I was under the impression that if the prosecution and defense agreed on a plea, that the judge doesn't have the right to arbitrarily deny it.

ebyrdstarr 7 years, 5 months ago

Judges in this state aren't bound by plea agreements and don't have to accept guilty pleas.

jafs 7 years, 5 months ago

Does that differ from state to state?

somebodynew 7 years, 5 months ago

jafs - you are incorrect on two counts. 1. There was no plea DEAL in this case. The guilty plea was a surprize move. The DA was ready to present witnesses. He was going to plead "guilty as charged", which is unusual.

  1. The judge has the final say and can reject any plea bargain if they don't feel it is proper. They also can accept the plea, but not the sentence agreed on. I have seen this a few time, where the judge accepts the guilty plea, but then does not give the sentence agreed upon.

@ ebyrdstarr - I just took it to mean it wasn't sufficient in this particular case. Having not seen the complaint filed or knowing the details, I am just thinking there is more here that has to come out for some sentencing thing. Just my impression though.

jafs 7 years, 5 months ago


2 is a bit funny - you mean if I am accused of something, and agree to a deal with the prosecution which includes a certain sentence, the judge can then accept the guilty plea and impose a stiffer sentence?

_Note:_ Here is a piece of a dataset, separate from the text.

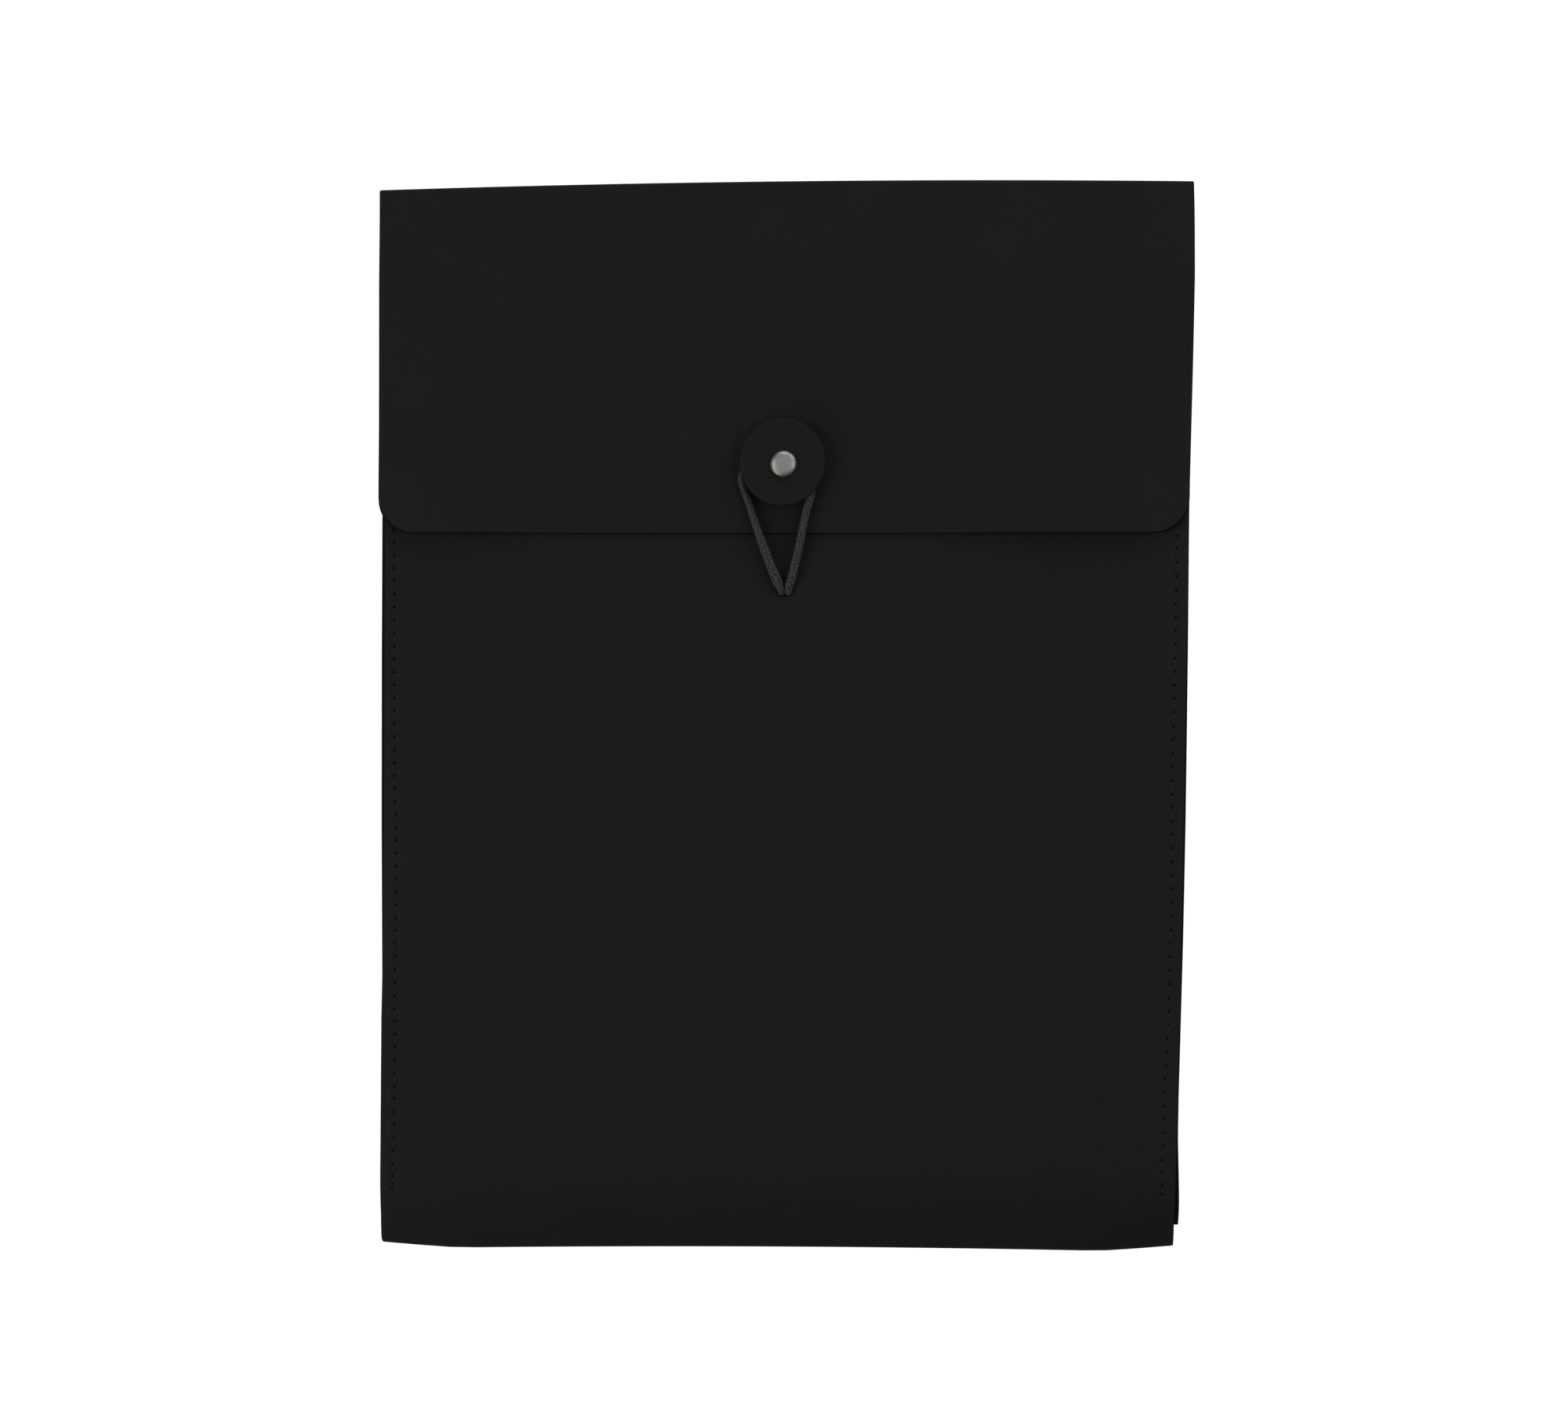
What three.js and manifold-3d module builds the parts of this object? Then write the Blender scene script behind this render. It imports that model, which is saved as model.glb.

I'm pretty sure people would be less likely to make such deals if they knew that to be the case.

Are they informed of that before accepting the deal?

ebyrdstarr 7 years, 5 months ago

Somebodynew- That's what I'm thinking, too, but if that's the case, well that's the state's fault. If the state left something out of the complaint, the defendant shouldn't be required to fill in that fact gap.